Catalina McCallum, right, and her brother, Jack, both from Greenwich, Conn., cool off in one of several CTA cooling buses stationed at the Lollapalooza concert in Grant Park Sunday, July 24, 2005, in Chicago.
AP/Chicago Tribune
The Midwest and Southwest are getting the worst of things, but it's more than hot in over a third of the U.S., including the central Mississippi valley, the Southeast, Texas and parts of California, with temperatures topping 90 degrees and in many cases soaring past 100.

The weather - in some areas combined with drought - has prompted many cities to open cooling centers and take other measures to save lives in what can be killer heat.

So far three deaths in Chicago are suspected as heat-related, and in Arizona, as of Saturday, at least 21 people had died, many of the Arizona victims were homeless, prompting officials to take action.

"Unfortunately for the homeless population that is not used to it, that's where the deaths occurred. That's why Phoenix went out of its way to make sure it focused on those in need," Phoenix Mayor Phil Gordon told CBS News' Early Show co-anchor Hannah Storm.

"We have so much heat across such a large portion of the country - even Las Vegas last week got to 117 degrees - all these temperatures which are above normal in many spots," says CBS News Meteorologist Michael Stroz. "That happens every few years. Some say that records are made to be broken, so we're just breaking them... Some meteorologists will say it's global warming, others will say it's just part of the cycle."
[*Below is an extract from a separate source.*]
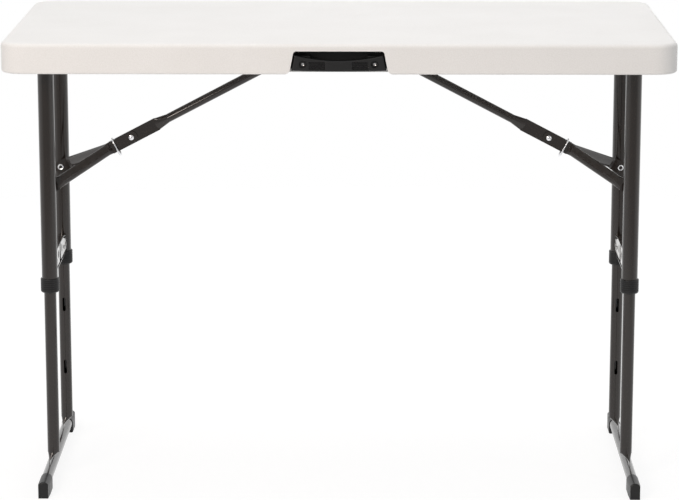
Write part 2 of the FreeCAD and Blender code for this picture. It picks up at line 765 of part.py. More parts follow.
def foot_cap():
    """Boot on the bar's +Y end, arched above and flat below."""
    y1 = foot_length / 2
    y0 = y1 - cap_length
    z = foot_bar_z
    arch = across(foot_bar_x, z, y0, y1, cap_radius)
    low = cap_radius - cap_base_chamfer
    base = side_plate([(foot_bar_x - low, 0), (foot_bar_x + low, 0),
                       (foot_bar_x + cap_radius, cap_base_chamfer), (foot_bar_x + cap_radius, z),
                       (foot_bar_x - cap_radius, z), (foot_bar_x - cap_radius, cap_base_chamfer)],
                      y0, y1)
    boot = joined([arch, base])
    nose = edges_where(boot, lambda b: b.YMin > y1 - 0.01 and b.ZMax > cap_base_chamfer + 0.1)
    boot = boot.makeFillet(cap_nose_round, nose)
    boot = boot.cut([cap_cheek(side, y1) for side in (-1, 1)])
    return boot.cut(across(foot_bar_x, z, y0 - past, y1 - cap_end_wall, foot_bar_radius + screw_gap))


# ---------------------------------------------------------------- one brace
def on_brace(shape):
    """Brings a piece drawn along +X from the brace's upper pivot to its place."""
    return in_line(shape, brace_pivot_x, brace_pivot_z, brace_slope)


def brace_tube():
    """Upper brace: round tube, closed and rounded at the upper pivot, pressed flat at the elbow."""
    tall = Vector(0, 0, 1)
    wide = Vector(0, 1, 0)
    root = brace_radius - taper_step
    half = brace_flat_height / 2
    round_end = brace_length - brace_flat_above - brace_taper
    flat_start = brace_length - brace_flat_above
    flat_end = brace_length + brace_tail - half
    tube = rod(Vector(0, 0, 0), Vector(round_end, 0, 0), brace_radius)
    bore = rod(Vector(brace_solid_end, 0, 0), Vector(round_end, 0, 0), brace_radius - brace_wall)
    crown = rod(Vector(-brace_radius, 0, 0), Vector(0.5, 0, 0), brace_radius)
    crown = crown.common(across(0, 0, -brace_radius - past, brace_radius + past, brace_radius))
    taper = Part.makeLoft([
        oval(Vector(round_end - 1.0, 0, 0), tall, wide, root + 0.001, root),
        oval(Vector(flat_start, 0, 0), tall, wide, half, brace_flat_thickness / 2),
    ], True, True)
    strip = lug(flat_start + half, flat_end, 0, half, -brace_flat_thickness / 2, brace_flat_thickness / 2)
    square = block(flat_start - 4.0, flat_start + half, -brace_flat_thickness / 2,
                   brace_flat_thickness / 2, -half, half)
    body = joined([tube.cut(bore), crown, taper, strip, square])
    wide_reach = brace_radius + past
    holes = [across(brace_length, 0, -wide_reach, wide_reach, rivet_radius + screw_gap),
             across(0, 0, -wide_reach, wide_reach, anchor_pin_radius + journal_gap)]
    return on_brace(body.cut(holes))


def elbow_rivet():
    """Rivet that joins the brace and the two fork arms."""
    outer = fork_inner_y + fork_flat_thickness
    crown = outer + rivet_head_height
    shank = across(brace_length, 0, -outer, outer, rivet_radius)
    head = across(brace_length, 0, outer, crown, rivet_head_radius)
    head = head.makeFillet(rivet_head_height * 0.65, edges_where(head, lambda b: b.YMin > crown - 0.01))
    return on_brace(joined([shank, head, mirror_y(head)]))


def on_fork(shape):
    """Brings a piece drawn along +X from the elbow to its place."""
    return on_brace(shape.translated(Vector(brace_length, 0, 0)))


def fork_arm():
    """One arm of the fork, +Y side: flat at the elbow, oval between, flat beside the leg tube."""
    tall = Vector(0, 0, 1)
    wide = Vector(0, 1, 0)
    near = fork_inner_y
    far = near + fork_flat_thickness
    half = fork_flat_height / 2
    pad_start = fork_length - half - fork_pad_tail
    root = lug(0, fork_straight - half, 0, half, near, far)
    root = root.fuse(block(fork_straight - half, fork_straight, near, far, -half, half))
    pad = lug(pad_start + half, fork_length, 0, half, fork_pad_inner_y, fork_pad_outer_y)
    pad = pad.fuse(block(pad_start, pad_start + half, fork_pad_inner_y, fork_pad_outer_y, -half, half))
    start = Vector(fork_straight - fork_lap, (near + far) / 2, 0)
    end = Vector(pad_start + fork_lap, (fork_pad_inner_y + fork_pad_outer_y) / 2, 0)
    way = end.sub(start).normalize()
    slant = Vector(-way.y, way.x, 0)
    bend = Vector(fork_bend, fork_bend / 2, 0)
    first = start + bend
    last = end - bend
    flat_start = oval(start, tall, wide, half - 0.5, fork_flat_thickness / 2 - screw_gap)
    flat_end = oval(end, tall, wide, half - 0.5, fork_flat_thickness / 2 - screw_gap)
    round_start = oval(first, tall, slant, fork_tube_radius, fork_tube_half_thick)
    round_end = oval(last, tall, slant, fork_tube_radius, fork_tube_half_thick)
    arm = joined([
        root,
        Part.makeLoft([flat_start, round_start], True, True),
        Part.makeLoft([round_start, round_end], True, True),
        Part.makeLoft([round_end, flat_end], True, True),
        pad,
    ])
    holes = [rod(first, last, fork_tube_half_thick - brace_wall),
             across(0, 0, near - past, far + past, rivet_radius + journal_gap),
             across(fork_length, 0, fork_pad_inner_y - past, fork_pad_outer_y + past,
                    rivet_radius + screw_gap)]
    return on_fork(arm.cut(holes))


def fork_rivets():
    """Tubular rivets at the fork's far ends, each with a washer next to the leg tube."""
    inner = fork_pad_inner_y
    outer = fork_pad_outer_y
    crown = inner - foot_rivet_head
    shank = across(fork_length, 0, inner, outer, rivet_radius)
    head = across(fork_length, 0, crown, inner, foot_rivet_radius)
    head = head.makeFillet(foot_rivet_head * 0.6, edges_where(head, lambda b: b.YMax < crown + 0.01))
    washer = across(fork_length, 0, outer, tube_face_y - side_gap, foot_rivet_radius + 1.2)
    rivet = joined([shank, head, washer])
    rivet = rivet.cut(across(fork_length, 0, crown - past, inner + 0.5, foot_rivet_bore))
    return on_fork(Part.makeCompound([rivet, mirror_y(rivet)]))


def lock_ring():
    """Wire ring that holds the elbow straight, drawn round the brace's tail."""
    bend = (ring_inner_width + ring_wire) / 2
    half = (ring_inner_height + ring_wire) / 2
    x = brace_length + ring_beyond_elbow
    z = -ring_hang
    run = half - bend
    corner = [Vector(x, side * bend, z + up * run) for side, up in ((-1, -1), (-1, 1), (1, 1), (1, -1))]
    path = Part.Wire([
        Part.makeLine(corner[0], corner[1]),
        Part.Arc(corner[1], Vector(x, 0, z + half), corner[2]).toShape(),
        Part.makeLine(corner[2], corner[3]),
        Part.Arc(corner[3], Vector(x, 0, z - half), corner[0]).toShape(),
    ])
    section = Part.Wire(Part.Circle(corner[0], Vector(0, 0, 1), ring_wire / 2).toShape())
    ring = path.makePipeShell([section], True, False)
    return on_brace(ring)


# ---------------------------------------------------------------- the whole table
def end_pieces():
    """Every piece of the +X end, by name without its side."""
    arm = fork_arm()
    lever = lock_lever()
    cap = foot_cap()
    return {
        "hinge_bracket_rear": hinge_bracket(),
        "hinge_bracket_front": mirror_y(hinge_bracket()),
        "brace_pin": brace_pin(),
        "pivot_tube": pivot_tube(),
        "pivot_bushes": pivot_bushes(),
        "outer_tube_front": outer_tube(-tube_y),
        "outer_tube_rear": outer_tube(tube_y),
        "tube_plugs": tube_plugs(),
        "collar_front": collar(-tube_y),
        "collar_rear": collar(tube_y),
        "lock_channel": lock_channel(),
        "lock_guides": lock_guides(),
        "lock_lever_front": mirror_y(lever),
        "lock_lever_rear": lever,
        "lock_spring": lock_spring(),
        "inner_tube_front": inner_tube(-tube_y),
        "inner_tube_rear": inner_tube(tube_y),
        "inner_bushes": inner_bushes(),
        "foot_bar": foot_bar(),
        "foot_cap_front": mirror_y(cap),
        "foot_cap_rear": cap,
        "brace_tube": brace_tube(),
        "elbow_rivet": elbow_rivet(),
        "fork_arm_front": mirror_y(arm),
        "fork_arm_rear": arm,
        "fork_rivets": fork_rivets(),
        "lock_ring": lock_ring(),
    }


def all_nodes():
    nodes = {
        "table_top": table_top(),
        "carry_handle": carry_handle(),
        "handle_screws": handle_screws(),
        "brace_anchor_front": mirror_y(brace_anchor()),
        "brace_anchor_rear": brace_anchor(),
        "underside_screws": underside_screws(),
    }
    for name, shape in end_pieces().items():
        nodes["right_" + name] = shape
        nodes["left_" + name] = mirror_x(shape)
    return nodes


def main():
    os.makedirs("parts", exist_ok=True)
    for name, shape in all_nodes().items():
        solids = shape.Solids
        print(f"{name}: {len(solids)} solid(s), {shape.Volume / 1000:.2f} cm3, valid {shape.isValid()}")
        out = solids[0] if len(solids) == 1 else Part.makeCompound(solids)
        out.exportStep(os.path.join("parts", name + ".step"))
    print(f"fold pivot x {pivot_x:.2f}, brace pivot x {brace_pivot_x:.2f}, "
          f"brace {brace_length:.2f}, fork {fork_length:.2f}, slope {brace_slope:.2f} degrees")


main()
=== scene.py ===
# %% [markdown]
# # A folding utility table with a moulded top
# The steel legs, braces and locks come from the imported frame. This file lights them, gives each its
# finish, and makes finer pieces wherever a moulded or riveted part has more to it than its
# engineering solid shows.

# %% Load the frame and measure it
import json
import math

import bmesh
import bpy
from mathutils import Matrix, Vector


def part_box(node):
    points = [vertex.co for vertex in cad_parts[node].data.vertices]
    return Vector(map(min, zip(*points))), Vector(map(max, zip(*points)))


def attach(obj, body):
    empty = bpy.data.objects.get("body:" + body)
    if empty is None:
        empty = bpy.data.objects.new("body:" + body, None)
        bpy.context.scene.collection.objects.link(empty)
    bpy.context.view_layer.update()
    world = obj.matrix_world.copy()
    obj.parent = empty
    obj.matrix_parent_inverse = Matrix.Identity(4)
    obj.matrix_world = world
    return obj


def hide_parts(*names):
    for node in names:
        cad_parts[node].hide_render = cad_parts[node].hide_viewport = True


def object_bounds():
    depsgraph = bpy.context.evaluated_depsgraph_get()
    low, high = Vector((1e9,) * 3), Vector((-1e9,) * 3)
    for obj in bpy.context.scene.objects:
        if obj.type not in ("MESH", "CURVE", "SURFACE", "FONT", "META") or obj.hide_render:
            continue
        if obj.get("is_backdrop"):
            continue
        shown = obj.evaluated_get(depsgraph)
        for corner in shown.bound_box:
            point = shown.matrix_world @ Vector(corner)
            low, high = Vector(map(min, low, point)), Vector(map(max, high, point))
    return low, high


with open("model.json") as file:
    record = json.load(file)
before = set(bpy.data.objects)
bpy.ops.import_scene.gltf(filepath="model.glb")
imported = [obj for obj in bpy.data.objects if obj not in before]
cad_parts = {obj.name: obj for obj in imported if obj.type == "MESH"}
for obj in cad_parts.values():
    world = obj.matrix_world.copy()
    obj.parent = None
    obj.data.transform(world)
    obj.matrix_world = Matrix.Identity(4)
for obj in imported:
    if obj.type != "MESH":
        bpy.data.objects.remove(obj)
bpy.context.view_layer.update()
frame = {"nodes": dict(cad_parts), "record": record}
nodes = frame["nodes"]
MM = 0.001

# %% [markdown]
# ## The view
# A long lens a few metres away keeps the legs almost parallel, and the camera looks down by about
# twelve degrees, so the top reads as a shallow band with the front rim below it.

# %% Camera
CAMERA_PLACE = Vector((0.0417, -5.3448, 1.5887))
CAMERA_DOWN = math.radians(12.322)
CAMERA_LEFT = math.radians(0.458)
LENS_MM, SENSOR_MM = 150.7, 36.0
VIEW_REACH = 60.0

lens = bpy.data.cameras.new("view")
lens.lens = LENS_MM
lens.sensor_width = SENSOR_MM
lens.clip_end = VIEW_REACH
camera = bpy.data.objects.new("view", lens)
camera.location = CAMERA_PLACE
camera.rotation_euler = (math.pi / 2 - CAMERA_DOWN, 0.0, CAMERA_LEFT)
bpy.context.scene.collection.objects.link(camera)
bpy.context.scene.camera = camera
bpy.context.scene.view_settings.view_transform = "Standard"
print("camera", round(CAMERA_PLACE.length, 2), "m from the middle of the floor")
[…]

Sunday afternoon, temperatures at Chicago's Midway Airport had reached 104 degrees, just one degree lower than the highest temperature ever recorded in the city.

Other parts of the Midwest also reached triple-digit temperatures. Temperatures hit 102 degrees in St. Louis and 101 in Iowa City, Iowa.

The heat index - the combination of the heat plus the humidity - is even higher and calls for common sense precautions.

"For instance," says Stroz, "it may be 90 degrees, but when you factor in high humidities, it makes it feel hotter than it really is - sticky, real uncomfortable - that's when young children and the elderly have to take it easy - drink a lot of fluids, no alcoholic fluids, avoid strenous activity during the hottest part of the day."

In Chicago, sweat-drenched city workers have been checking on senior citizens Sunday and shuttled people to cooling centers as temperatures surpass the 100-degree mark here for the first time in six years.

The skyrocketing temperatures prompted Chicago officials to implement an emergency response plan that was honed after 700 people died during a July 1995 heat wave. An automated calling system began contacting 40,000 elderly residents at 9 a.m. to inform them about the heat.

"We're taking these steps because it is so hot and it's necessary for us to provide assistance to those who are not in a position to be able to help themselves to stay out of the heat," says Illinois Gov. Rod Blagojevich. "We learned ten years ago what could happen with stifling heat."

"If you looked at who died in 1995, it was not triathletes, it wasn't people at ballparks, it wasn't people at outdoor festivals, it was the elderly who were living alone," said Dr. William Paul, acting commissioner of the city's Department of Public Health.

The city also sent buses to act as air-conditioned shelters for some of the tens of thousands of fans who had gathered for the two-day-long Lollapalooza rock musical festival.